> _TASK DESCRIPTION_
Assemble all lines in which the string "with" appears.

> _TASK MATERIAL_

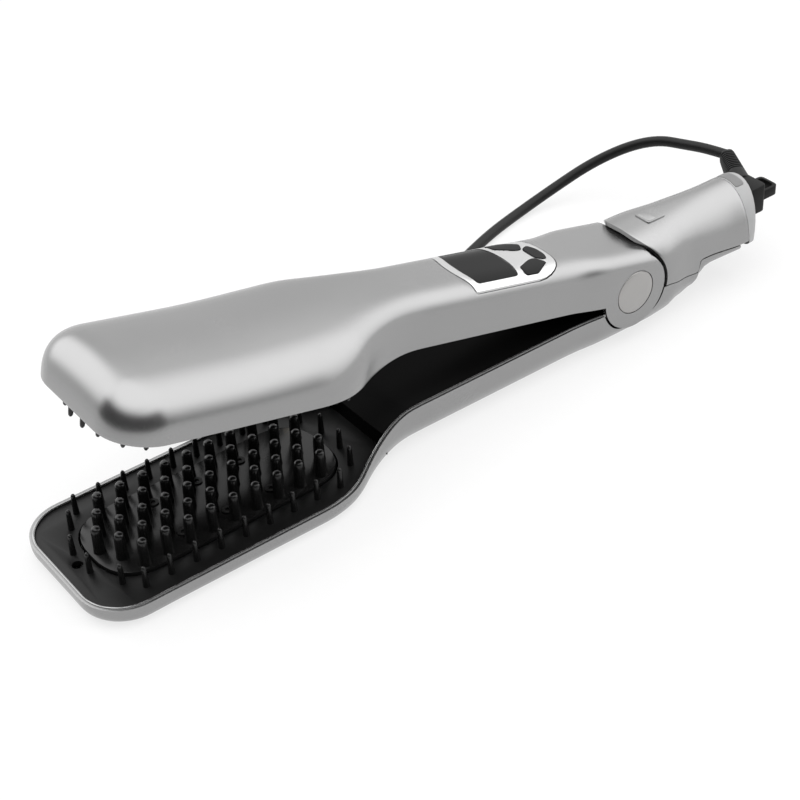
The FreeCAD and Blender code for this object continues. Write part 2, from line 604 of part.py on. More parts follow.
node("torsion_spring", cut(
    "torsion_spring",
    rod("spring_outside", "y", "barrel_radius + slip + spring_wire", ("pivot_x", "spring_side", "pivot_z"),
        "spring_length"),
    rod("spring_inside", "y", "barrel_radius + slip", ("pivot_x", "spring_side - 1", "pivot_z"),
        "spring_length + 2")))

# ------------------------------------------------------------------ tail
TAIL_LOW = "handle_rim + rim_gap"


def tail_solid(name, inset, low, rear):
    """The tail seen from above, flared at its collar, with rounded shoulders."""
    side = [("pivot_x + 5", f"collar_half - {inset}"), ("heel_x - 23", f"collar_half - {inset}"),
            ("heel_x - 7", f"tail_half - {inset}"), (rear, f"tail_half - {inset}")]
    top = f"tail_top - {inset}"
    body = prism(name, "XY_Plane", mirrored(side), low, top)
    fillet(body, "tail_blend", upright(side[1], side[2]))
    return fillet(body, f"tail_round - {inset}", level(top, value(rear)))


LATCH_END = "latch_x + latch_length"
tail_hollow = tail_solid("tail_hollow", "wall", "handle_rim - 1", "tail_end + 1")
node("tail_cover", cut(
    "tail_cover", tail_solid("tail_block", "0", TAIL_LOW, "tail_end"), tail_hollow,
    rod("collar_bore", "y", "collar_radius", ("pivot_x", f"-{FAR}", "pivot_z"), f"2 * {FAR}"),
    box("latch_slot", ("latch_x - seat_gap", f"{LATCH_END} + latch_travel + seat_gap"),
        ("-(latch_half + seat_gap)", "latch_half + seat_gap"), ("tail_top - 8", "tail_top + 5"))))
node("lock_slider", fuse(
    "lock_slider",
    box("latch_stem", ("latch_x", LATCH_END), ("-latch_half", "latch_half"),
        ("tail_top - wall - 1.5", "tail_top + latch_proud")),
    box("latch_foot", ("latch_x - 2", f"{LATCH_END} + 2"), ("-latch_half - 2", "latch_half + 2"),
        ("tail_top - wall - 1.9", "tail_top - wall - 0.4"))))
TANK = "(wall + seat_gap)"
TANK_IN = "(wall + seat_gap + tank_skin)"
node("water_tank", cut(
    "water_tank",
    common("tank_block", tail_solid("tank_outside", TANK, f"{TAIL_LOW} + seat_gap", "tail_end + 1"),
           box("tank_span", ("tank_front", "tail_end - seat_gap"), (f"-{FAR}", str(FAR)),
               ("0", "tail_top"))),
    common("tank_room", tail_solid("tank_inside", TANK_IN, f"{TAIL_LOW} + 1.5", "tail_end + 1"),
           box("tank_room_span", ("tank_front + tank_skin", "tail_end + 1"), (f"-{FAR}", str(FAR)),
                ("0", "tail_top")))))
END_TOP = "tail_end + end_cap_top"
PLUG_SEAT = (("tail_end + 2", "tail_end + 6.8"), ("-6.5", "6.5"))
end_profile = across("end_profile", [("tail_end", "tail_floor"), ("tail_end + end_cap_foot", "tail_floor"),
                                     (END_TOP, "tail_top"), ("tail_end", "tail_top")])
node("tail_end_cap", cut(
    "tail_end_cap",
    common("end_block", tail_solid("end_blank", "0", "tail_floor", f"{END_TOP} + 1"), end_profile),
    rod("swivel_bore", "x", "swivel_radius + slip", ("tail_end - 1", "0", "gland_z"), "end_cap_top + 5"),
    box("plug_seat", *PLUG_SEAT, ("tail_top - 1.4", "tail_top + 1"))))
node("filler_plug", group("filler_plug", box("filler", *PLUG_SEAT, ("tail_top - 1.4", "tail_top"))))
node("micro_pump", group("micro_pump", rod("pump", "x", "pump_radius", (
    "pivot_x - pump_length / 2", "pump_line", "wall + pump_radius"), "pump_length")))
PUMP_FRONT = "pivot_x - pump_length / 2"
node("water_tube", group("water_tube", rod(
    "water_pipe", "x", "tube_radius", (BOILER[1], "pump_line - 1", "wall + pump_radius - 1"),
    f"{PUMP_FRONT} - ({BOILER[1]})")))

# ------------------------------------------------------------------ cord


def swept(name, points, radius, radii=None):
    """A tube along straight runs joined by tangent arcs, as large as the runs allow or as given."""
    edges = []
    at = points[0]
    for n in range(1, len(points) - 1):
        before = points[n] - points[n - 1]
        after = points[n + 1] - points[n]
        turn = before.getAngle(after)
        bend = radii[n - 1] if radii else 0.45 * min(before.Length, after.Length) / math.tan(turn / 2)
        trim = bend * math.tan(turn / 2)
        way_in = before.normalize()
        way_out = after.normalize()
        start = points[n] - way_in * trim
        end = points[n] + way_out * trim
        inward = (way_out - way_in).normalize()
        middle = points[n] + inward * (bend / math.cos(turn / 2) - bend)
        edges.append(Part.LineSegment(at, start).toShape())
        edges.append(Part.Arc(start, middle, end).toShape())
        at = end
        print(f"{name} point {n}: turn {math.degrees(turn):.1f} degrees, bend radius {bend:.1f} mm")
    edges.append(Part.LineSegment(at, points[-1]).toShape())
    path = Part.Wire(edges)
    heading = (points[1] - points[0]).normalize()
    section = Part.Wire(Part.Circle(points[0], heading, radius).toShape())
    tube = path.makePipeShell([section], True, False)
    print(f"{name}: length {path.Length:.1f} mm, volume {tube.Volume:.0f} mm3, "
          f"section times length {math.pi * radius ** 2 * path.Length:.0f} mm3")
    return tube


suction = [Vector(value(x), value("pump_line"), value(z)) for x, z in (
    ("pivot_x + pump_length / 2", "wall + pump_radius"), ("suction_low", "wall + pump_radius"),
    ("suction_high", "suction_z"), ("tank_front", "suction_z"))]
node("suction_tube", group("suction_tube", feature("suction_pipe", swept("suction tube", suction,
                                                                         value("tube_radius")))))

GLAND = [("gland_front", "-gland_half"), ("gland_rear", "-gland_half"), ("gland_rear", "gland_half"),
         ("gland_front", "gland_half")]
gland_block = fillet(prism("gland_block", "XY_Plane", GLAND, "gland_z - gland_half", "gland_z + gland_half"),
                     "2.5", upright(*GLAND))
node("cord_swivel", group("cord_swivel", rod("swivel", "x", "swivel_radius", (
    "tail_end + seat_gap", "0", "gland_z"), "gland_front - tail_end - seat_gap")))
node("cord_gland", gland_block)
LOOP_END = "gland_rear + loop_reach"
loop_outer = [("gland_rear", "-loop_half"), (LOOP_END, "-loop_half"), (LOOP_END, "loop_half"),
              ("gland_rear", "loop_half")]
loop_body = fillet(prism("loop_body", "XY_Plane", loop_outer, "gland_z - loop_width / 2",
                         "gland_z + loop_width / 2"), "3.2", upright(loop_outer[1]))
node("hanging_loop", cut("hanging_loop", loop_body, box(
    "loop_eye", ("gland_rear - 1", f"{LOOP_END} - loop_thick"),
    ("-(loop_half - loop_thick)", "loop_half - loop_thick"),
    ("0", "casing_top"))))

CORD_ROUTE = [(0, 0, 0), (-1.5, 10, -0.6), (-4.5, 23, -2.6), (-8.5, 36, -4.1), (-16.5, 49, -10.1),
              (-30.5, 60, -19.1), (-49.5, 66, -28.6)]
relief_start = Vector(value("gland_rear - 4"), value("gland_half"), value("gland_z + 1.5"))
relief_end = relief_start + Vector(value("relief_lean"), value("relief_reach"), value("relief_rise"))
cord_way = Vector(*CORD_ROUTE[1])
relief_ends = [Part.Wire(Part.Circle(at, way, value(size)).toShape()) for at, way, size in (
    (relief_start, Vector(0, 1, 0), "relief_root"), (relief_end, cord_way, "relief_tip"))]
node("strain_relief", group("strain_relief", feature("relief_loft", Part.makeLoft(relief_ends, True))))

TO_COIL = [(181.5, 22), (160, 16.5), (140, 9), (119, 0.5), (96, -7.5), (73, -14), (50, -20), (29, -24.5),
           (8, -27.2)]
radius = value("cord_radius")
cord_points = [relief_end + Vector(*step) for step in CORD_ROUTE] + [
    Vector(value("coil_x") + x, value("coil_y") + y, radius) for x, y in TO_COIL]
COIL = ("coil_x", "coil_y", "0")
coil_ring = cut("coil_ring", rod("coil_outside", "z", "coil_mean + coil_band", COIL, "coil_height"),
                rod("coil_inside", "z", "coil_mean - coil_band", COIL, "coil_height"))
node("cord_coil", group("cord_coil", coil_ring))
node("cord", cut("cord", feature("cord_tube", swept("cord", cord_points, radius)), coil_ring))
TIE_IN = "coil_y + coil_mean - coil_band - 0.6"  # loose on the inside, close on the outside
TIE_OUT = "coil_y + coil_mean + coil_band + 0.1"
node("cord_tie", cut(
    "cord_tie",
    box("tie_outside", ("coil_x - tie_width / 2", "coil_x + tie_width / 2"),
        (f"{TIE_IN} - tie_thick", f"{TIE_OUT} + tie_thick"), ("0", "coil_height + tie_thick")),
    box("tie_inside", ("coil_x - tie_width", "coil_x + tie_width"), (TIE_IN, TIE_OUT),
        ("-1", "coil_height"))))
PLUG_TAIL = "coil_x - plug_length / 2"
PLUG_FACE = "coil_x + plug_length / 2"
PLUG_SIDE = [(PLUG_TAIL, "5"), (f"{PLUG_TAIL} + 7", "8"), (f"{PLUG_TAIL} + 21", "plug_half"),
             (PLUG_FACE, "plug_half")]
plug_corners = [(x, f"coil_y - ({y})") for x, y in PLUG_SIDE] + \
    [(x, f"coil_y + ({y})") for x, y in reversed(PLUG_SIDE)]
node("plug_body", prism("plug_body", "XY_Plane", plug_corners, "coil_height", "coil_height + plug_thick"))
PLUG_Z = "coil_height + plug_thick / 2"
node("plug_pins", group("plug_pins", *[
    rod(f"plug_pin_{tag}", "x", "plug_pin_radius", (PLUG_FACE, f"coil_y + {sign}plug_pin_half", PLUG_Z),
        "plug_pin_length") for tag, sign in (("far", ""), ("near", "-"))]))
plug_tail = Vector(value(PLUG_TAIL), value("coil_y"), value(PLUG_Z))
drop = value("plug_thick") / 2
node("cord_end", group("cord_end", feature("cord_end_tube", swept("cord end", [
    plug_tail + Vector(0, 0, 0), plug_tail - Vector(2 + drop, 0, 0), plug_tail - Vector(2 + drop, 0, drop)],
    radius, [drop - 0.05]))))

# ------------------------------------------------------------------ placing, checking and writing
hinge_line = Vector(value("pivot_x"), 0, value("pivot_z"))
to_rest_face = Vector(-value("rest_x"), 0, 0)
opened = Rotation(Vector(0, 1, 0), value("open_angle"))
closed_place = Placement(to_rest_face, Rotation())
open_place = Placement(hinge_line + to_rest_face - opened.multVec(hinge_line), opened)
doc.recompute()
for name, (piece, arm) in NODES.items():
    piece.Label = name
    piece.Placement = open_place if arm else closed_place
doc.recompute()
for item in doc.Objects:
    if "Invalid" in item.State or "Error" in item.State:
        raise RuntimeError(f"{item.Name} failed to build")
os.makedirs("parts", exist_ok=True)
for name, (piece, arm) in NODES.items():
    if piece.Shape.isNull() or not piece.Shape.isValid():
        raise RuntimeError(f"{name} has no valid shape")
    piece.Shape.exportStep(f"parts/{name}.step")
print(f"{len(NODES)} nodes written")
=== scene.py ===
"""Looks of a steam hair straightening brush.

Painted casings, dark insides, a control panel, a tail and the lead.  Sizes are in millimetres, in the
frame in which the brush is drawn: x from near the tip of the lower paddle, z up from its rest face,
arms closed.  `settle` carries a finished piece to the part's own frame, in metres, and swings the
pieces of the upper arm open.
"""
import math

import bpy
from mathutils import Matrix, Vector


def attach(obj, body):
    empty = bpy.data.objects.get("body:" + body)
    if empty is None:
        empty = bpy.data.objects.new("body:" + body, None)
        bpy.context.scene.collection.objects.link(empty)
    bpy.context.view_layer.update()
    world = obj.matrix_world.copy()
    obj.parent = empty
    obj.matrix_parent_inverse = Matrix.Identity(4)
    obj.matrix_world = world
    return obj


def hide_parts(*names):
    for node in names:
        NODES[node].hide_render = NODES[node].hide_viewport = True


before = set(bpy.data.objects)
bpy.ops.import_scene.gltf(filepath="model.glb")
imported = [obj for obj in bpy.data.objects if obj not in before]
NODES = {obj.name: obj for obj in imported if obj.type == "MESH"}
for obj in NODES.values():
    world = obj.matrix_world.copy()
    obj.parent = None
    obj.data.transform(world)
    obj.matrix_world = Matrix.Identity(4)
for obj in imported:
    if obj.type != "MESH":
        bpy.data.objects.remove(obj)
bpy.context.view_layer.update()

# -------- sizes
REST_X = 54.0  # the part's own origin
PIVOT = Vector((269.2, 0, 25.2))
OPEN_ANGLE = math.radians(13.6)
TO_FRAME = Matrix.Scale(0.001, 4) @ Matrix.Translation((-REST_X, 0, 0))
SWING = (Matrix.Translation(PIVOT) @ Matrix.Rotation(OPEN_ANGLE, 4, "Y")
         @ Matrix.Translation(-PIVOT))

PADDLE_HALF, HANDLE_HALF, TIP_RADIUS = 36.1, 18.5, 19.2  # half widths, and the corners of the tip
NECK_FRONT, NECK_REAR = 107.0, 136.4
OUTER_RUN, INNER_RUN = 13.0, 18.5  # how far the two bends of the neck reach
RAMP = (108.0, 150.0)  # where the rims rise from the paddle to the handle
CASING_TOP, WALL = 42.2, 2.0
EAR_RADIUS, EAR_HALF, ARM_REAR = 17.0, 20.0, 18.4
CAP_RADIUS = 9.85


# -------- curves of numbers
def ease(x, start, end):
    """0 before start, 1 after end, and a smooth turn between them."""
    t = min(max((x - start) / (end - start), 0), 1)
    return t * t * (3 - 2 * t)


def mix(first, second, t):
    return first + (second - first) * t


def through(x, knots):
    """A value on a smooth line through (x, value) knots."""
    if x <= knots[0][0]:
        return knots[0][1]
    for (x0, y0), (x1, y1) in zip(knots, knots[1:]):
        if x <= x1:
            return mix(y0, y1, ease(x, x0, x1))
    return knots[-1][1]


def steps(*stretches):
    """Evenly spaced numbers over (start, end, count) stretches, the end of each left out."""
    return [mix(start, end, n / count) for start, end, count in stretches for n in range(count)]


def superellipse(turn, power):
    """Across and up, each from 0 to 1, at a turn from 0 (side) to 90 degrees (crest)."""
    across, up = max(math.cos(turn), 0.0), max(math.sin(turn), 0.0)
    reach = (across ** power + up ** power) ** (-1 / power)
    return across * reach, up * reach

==

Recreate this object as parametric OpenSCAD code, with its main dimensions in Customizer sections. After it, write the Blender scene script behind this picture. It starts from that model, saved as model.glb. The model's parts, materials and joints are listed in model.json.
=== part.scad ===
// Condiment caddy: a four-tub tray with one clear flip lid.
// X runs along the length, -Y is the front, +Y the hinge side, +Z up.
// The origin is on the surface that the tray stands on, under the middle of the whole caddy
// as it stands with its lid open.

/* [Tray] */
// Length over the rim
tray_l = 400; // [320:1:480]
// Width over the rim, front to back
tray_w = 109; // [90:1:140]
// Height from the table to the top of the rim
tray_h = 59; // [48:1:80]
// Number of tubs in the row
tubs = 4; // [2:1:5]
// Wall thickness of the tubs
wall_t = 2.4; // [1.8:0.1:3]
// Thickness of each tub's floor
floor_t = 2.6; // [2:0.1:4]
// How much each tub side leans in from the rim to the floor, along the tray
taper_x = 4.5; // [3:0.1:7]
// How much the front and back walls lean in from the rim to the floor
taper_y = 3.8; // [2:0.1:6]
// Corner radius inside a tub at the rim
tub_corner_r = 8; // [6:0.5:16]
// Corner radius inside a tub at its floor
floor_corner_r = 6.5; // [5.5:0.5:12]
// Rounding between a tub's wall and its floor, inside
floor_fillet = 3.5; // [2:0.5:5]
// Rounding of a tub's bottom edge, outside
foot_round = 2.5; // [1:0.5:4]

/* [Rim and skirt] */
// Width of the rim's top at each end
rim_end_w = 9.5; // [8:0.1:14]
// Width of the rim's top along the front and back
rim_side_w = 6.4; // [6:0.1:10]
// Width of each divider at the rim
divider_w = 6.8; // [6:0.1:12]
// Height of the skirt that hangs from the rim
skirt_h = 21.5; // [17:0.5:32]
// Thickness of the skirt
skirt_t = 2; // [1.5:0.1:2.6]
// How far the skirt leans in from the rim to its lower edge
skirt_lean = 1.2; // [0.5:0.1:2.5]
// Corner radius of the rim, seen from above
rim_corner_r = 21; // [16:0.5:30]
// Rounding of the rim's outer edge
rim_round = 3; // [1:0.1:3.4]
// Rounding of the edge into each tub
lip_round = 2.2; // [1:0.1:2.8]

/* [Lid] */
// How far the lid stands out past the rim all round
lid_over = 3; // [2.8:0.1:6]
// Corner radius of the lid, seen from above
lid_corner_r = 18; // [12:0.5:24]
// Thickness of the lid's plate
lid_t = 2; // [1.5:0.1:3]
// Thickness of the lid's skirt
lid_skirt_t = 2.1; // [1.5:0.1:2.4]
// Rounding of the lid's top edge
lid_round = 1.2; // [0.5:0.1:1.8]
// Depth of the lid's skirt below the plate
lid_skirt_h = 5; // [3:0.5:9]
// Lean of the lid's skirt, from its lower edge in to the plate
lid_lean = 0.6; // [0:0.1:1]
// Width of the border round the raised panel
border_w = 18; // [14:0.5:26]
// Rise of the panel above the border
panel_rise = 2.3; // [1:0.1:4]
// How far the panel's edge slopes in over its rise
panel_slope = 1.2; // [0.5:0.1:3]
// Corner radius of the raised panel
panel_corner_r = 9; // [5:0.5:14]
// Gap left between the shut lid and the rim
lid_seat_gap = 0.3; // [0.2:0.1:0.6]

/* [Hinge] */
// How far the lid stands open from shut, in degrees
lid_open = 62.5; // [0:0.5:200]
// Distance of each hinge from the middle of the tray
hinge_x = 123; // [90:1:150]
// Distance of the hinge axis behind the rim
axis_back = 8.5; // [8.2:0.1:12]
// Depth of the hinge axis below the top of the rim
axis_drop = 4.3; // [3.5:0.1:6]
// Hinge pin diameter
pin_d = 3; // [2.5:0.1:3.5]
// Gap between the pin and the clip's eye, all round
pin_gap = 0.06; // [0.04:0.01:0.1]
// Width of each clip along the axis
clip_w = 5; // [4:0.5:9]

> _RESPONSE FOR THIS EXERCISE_
    """The tail seen from above, flared at its collar, with rounded shoulders."""
Recreate this object as parametric OpenSCAD code, with its main dimensions in Customizer sections. After it, write the Blender scene script behind this picture. It starts from that model, saved as model.glb. The model's parts, materials and joints are listed in model.json.
// Condiment caddy: a four-tub tray with one clear flip lid.
// as it stands with its lid open.